>> BEGIN
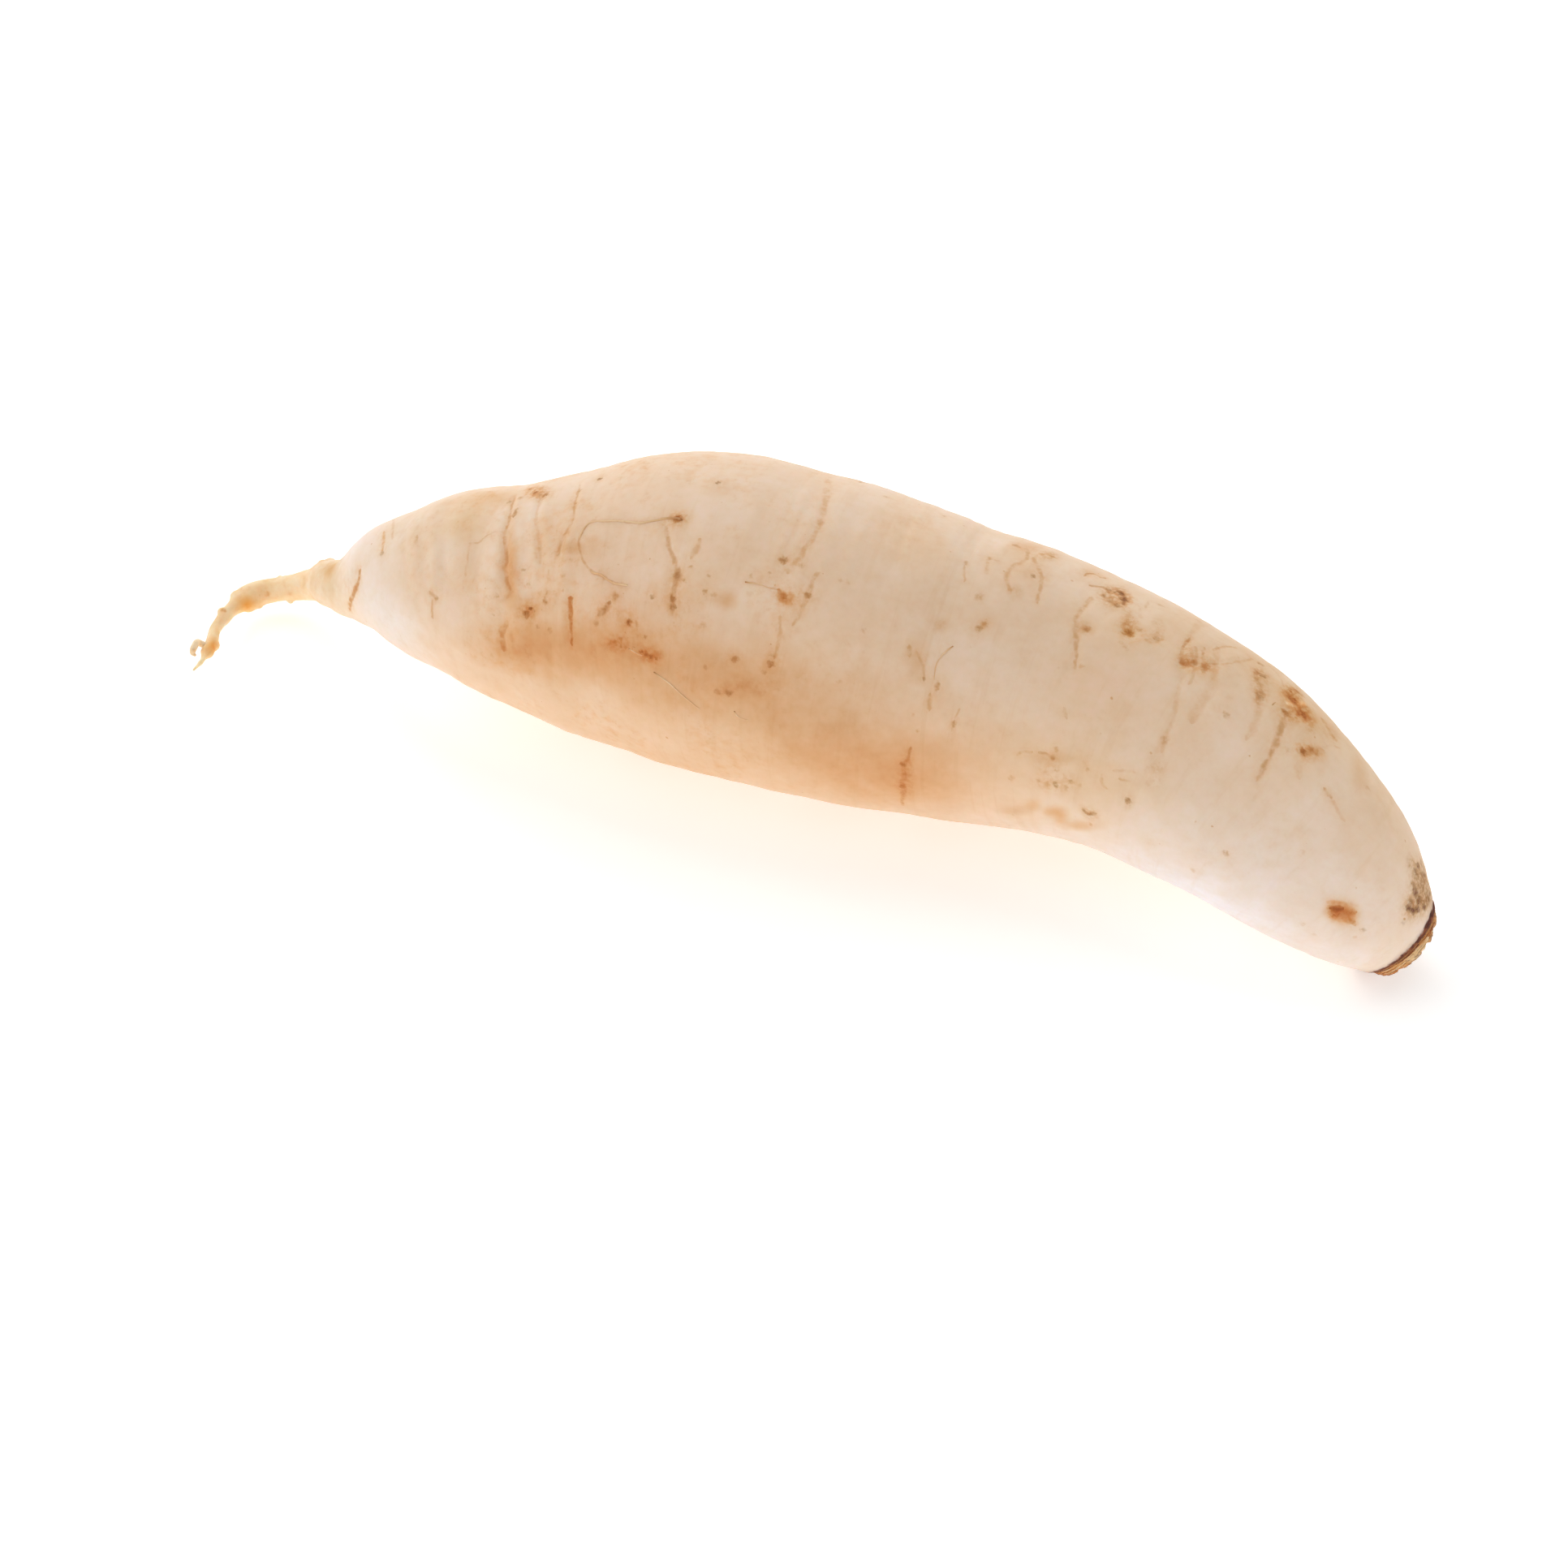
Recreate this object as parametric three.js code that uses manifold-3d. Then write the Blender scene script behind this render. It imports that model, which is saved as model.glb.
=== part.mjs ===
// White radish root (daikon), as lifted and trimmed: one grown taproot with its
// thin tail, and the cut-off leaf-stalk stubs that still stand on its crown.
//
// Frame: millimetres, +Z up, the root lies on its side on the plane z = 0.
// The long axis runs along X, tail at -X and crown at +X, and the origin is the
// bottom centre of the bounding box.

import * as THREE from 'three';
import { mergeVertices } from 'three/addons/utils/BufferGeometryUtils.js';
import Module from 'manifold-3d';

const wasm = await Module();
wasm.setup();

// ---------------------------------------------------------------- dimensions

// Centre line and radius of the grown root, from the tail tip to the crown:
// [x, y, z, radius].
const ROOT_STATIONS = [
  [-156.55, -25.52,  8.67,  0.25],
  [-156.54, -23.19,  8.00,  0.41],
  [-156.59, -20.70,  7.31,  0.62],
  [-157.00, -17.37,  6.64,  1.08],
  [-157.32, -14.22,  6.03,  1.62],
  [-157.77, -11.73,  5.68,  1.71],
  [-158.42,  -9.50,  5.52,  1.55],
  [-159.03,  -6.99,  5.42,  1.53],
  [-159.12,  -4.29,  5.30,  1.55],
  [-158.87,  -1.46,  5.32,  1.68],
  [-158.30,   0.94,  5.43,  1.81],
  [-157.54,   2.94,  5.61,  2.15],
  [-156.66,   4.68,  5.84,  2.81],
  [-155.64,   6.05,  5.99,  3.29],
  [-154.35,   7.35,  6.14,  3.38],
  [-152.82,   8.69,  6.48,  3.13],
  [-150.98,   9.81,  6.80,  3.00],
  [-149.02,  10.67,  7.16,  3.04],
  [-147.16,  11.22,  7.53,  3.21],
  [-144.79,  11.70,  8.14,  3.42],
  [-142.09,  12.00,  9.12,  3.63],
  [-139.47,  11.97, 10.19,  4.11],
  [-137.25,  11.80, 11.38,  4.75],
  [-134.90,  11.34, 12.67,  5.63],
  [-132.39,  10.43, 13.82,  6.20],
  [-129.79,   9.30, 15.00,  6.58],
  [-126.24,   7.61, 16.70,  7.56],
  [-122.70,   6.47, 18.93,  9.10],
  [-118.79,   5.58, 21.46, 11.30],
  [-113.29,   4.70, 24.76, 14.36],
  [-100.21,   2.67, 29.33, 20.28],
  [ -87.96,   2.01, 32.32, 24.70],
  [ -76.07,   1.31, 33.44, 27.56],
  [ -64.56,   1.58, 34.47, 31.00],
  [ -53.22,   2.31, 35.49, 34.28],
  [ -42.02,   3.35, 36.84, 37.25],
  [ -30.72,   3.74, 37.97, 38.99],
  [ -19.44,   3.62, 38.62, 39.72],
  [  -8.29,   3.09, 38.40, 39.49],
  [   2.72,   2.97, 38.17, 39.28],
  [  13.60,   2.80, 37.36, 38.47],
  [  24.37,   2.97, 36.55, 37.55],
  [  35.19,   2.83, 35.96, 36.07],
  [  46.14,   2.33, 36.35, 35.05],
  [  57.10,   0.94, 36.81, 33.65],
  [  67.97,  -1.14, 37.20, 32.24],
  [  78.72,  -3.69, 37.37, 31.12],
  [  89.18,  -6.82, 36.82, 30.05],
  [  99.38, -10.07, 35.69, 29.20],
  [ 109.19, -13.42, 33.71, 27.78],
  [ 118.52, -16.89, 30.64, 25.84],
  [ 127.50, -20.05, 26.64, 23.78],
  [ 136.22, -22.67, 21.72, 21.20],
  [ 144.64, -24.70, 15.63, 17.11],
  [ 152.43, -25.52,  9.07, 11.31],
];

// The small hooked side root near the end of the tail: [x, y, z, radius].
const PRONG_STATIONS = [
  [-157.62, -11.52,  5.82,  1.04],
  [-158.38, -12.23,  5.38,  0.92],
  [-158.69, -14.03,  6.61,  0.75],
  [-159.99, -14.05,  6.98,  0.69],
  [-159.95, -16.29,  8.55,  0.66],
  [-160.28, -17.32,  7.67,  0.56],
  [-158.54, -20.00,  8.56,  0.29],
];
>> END
_WORK REQUIRED_
Restate the whole listing exactly, leaving out nothing.

_REPLY_
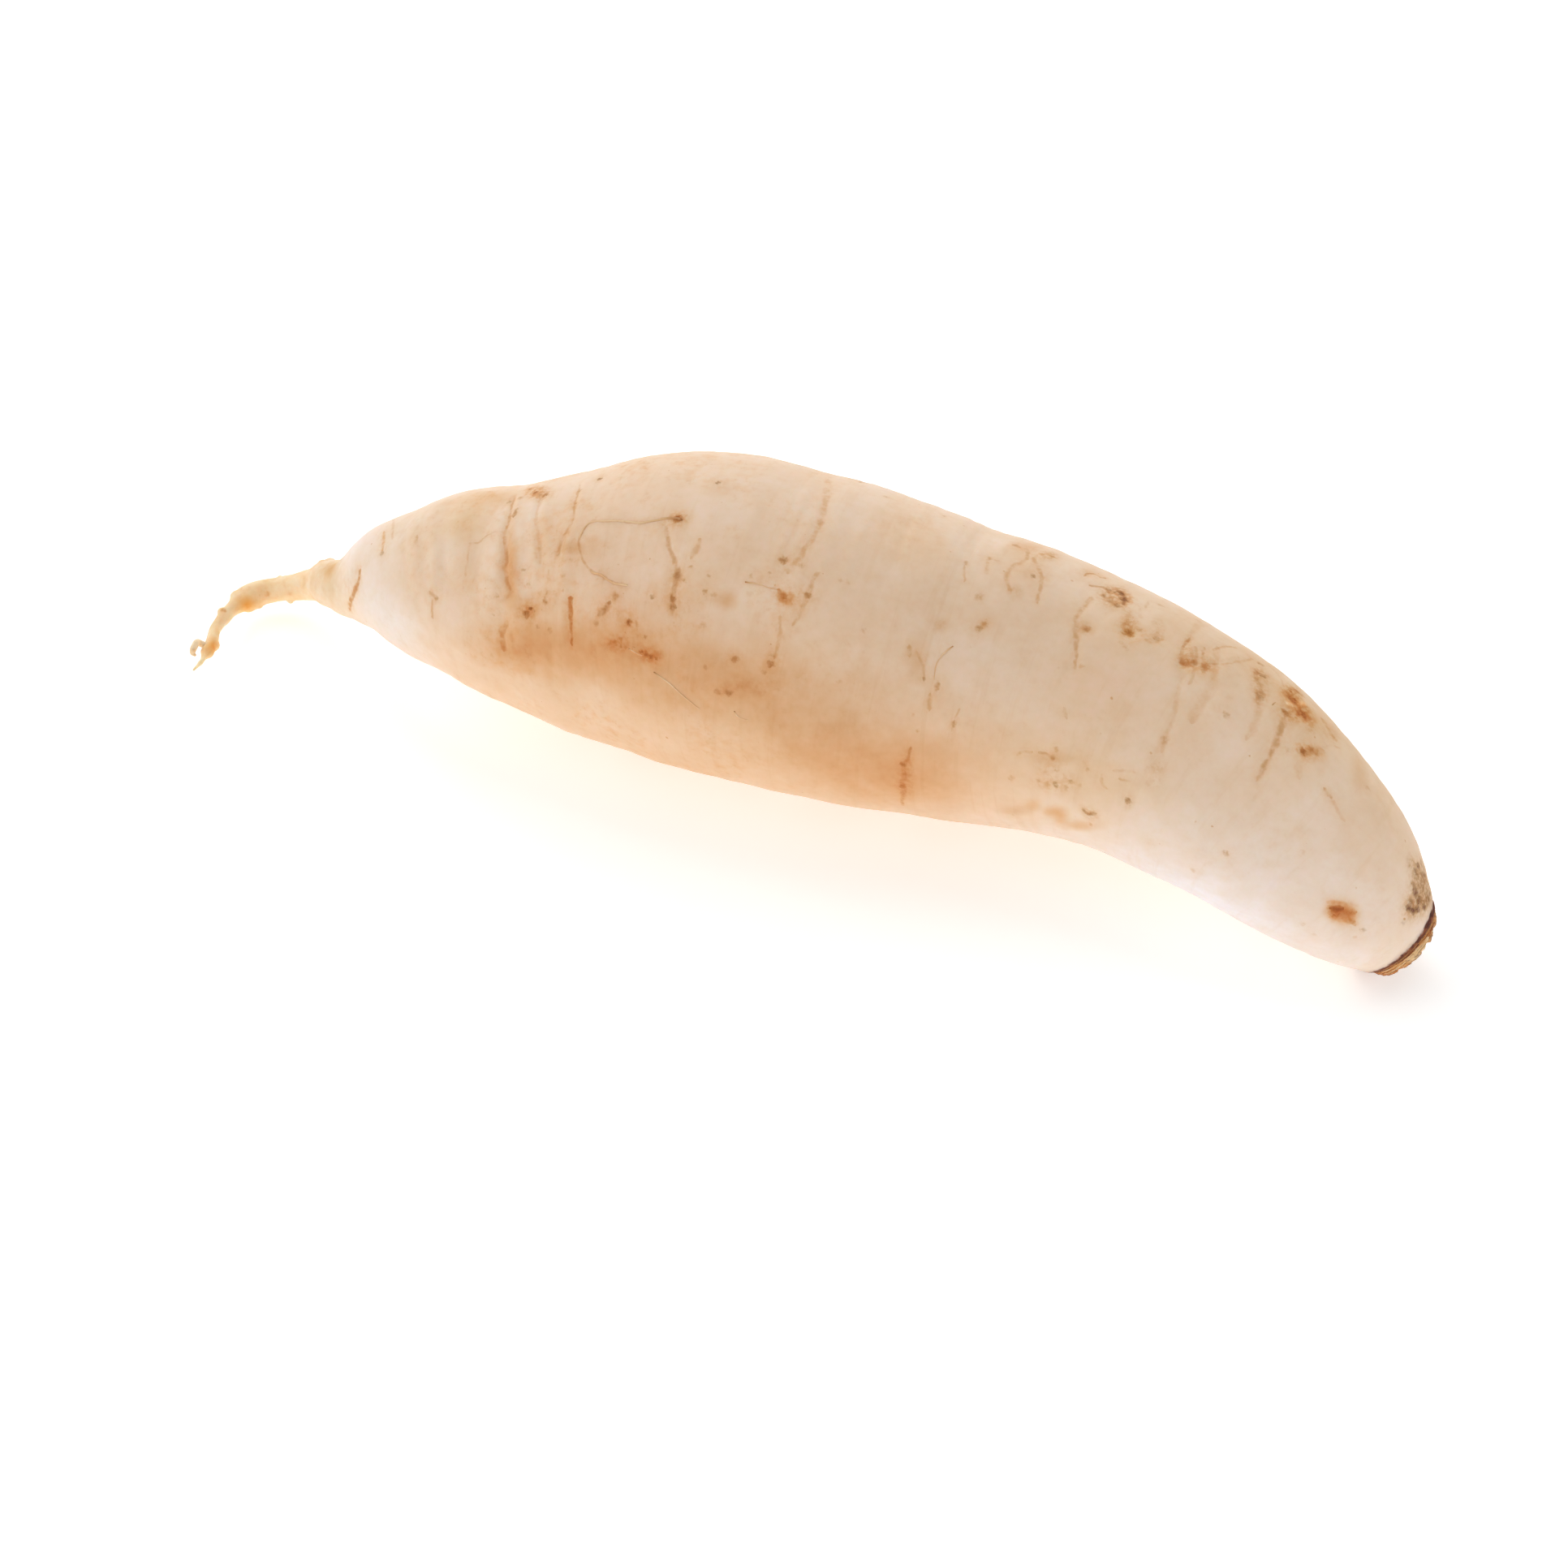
Recreate this object as parametric three.js code that uses manifold-3d. Then write the Blender scene script behind this render. It imports that model, which is saved as model.glb.
=== part.mjs ===
// White radish root (daikon), as lifted and trimmed: one grown taproot with its
// thin tail, and the cut-off leaf-stalk stubs that still stand on its crown.
//
// Frame: millimetres, +Z up, the root lies on its side on the plane z = 0.
// The long axis runs along X, tail at -X and crown at +X, and the origin is the
// bottom centre of the bounding box.

import * as THREE from 'three';
import { mergeVertices } from 'three/addons/utils/BufferGeometryUtils.js';
import Module from 'manifold-3d';

const wasm = await Module();
wasm.setup();

// ---------------------------------------------------------------- dimensions

// Centre line and radius of the grown root, from the tail tip to the crown:
// [x, y, z, radius].
const ROOT_STATIONS = [
  [-156.55, -25.52,  8.67,  0.25],
  [-156.54, -23.19,  8.00,  0.41],
  [-156.59, -20.70,  7.31,  0.62],
  [-157.00, -17.37,  6.64,  1.08],
  [-157.32, -14.22,  6.03,  1.62],
  [-157.77, -11.73,  5.68,  1.71],
  [-158.42,  -9.50,  5.52,  1.55],
  [-159.03,  -6.99,  5.42,  1.53],
  [-159.12,  -4.29,  5.30,  1.55],
  [-158.87,  -1.46,  5.32,  1.68],
  [-158.30,   0.94,  5.43,  1.81],
  [-157.54,   2.94,  5.61,  2.15],
  [-156.66,   4.68,  5.84,  2.81],
  [-155.64,   6.05,  5.99,  3.29],
  [-154.35,   7.35,  6.14,  3.38],
  [-152.82,   8.69,  6.48,  3.13],
  [-150.98,   9.81,  6.80,  3.00],
  [-149.02,  10.67,  7.16,  3.04],
  [-147.16,  11.22,  7.53,  3.21],
  [-144.79,  11.70,  8.14,  3.42],
  [-142.09,  12.00,  9.12,  3.63],
  [-139.47,  11.97, 10.19,  4.11],
  [-137.25,  11.80, 11.38,  4.75],
  [-134.90,  11.34, 12.67,  5.63],
  [-132.39,  10.43, 13.82,  6.20],
  [-129.79,   9.30, 15.00,  6.58],
  [-126.24,   7.61, 16.70,  7.56],
  [-122.70,   6.47, 18.93,  9.10],
  [-118.79,   5.58, 21.46, 11.30],
  [-113.29,   4.70, 24.76, 14.36],
  [-100.21,   2.67, 29.33, 20.28],
  [ -87.96,   2.01, 32.32, 24.70],
  [ -76.07,   1.31, 33.44, 27.56],
  [ -64.56,   1.58, 34.47, 31.00],
  [ -53.22,   2.31, 35.49, 34.28],
  [ -42.02,   3.35, 36.84, 37.25],
  [ -30.72,   3.74, 37.97, 38.99],
  [ -19.44,   3.62, 38.62, 39.72],
  [  -8.29,   3.09, 38.40, 39.49],
  [   2.72,   2.97, 38.17, 39.28],
  [  13.60,   2.80, 37.36, 38.47],
  [  24.37,   2.97, 36.55, 37.55],
  [  35.19,   2.83, 35.96, 36.07],
  [  46.14,   2.33, 36.35, 35.05],
  [  57.10,   0.94, 36.81, 33.65],
  [  67.97,  -1.14, 37.20, 32.24],
  [  78.72,  -3.69, 37.37, 31.12],
  [  89.18,  -6.82, 36.82, 30.05],
  [  99.38, -10.07, 35.69, 29.20],
  [ 109.19, -13.42, 33.71, 27.78],
  [ 118.52, -16.89, 30.64, 25.84],
  [ 127.50, -20.05, 26.64, 23.78],
  [ 136.22, -22.67, 21.72, 21.20],
  [ 144.64, -24.70, 15.63, 17.11],
  [ 152.43, -25.52,  9.07, 11.31],
];

// The small hooked side root near the end of the tail: [x, y, z, radius].
const PRONG_STATIONS = [
  [-157.62, -11.52,  5.82,  1.04],
  [-158.38, -12.23,  5.38,  0.92],
  [-158.69, -14.03,  6.61,  0.75],
  [-159.99, -14.05,  6.98,  0.69],
  [-159.95, -16.29,  8.55,  0.66],
  [-160.28, -17.32,  7.67,  0.56],
  [-158.54, -20.00,  8.56,  0.29],
];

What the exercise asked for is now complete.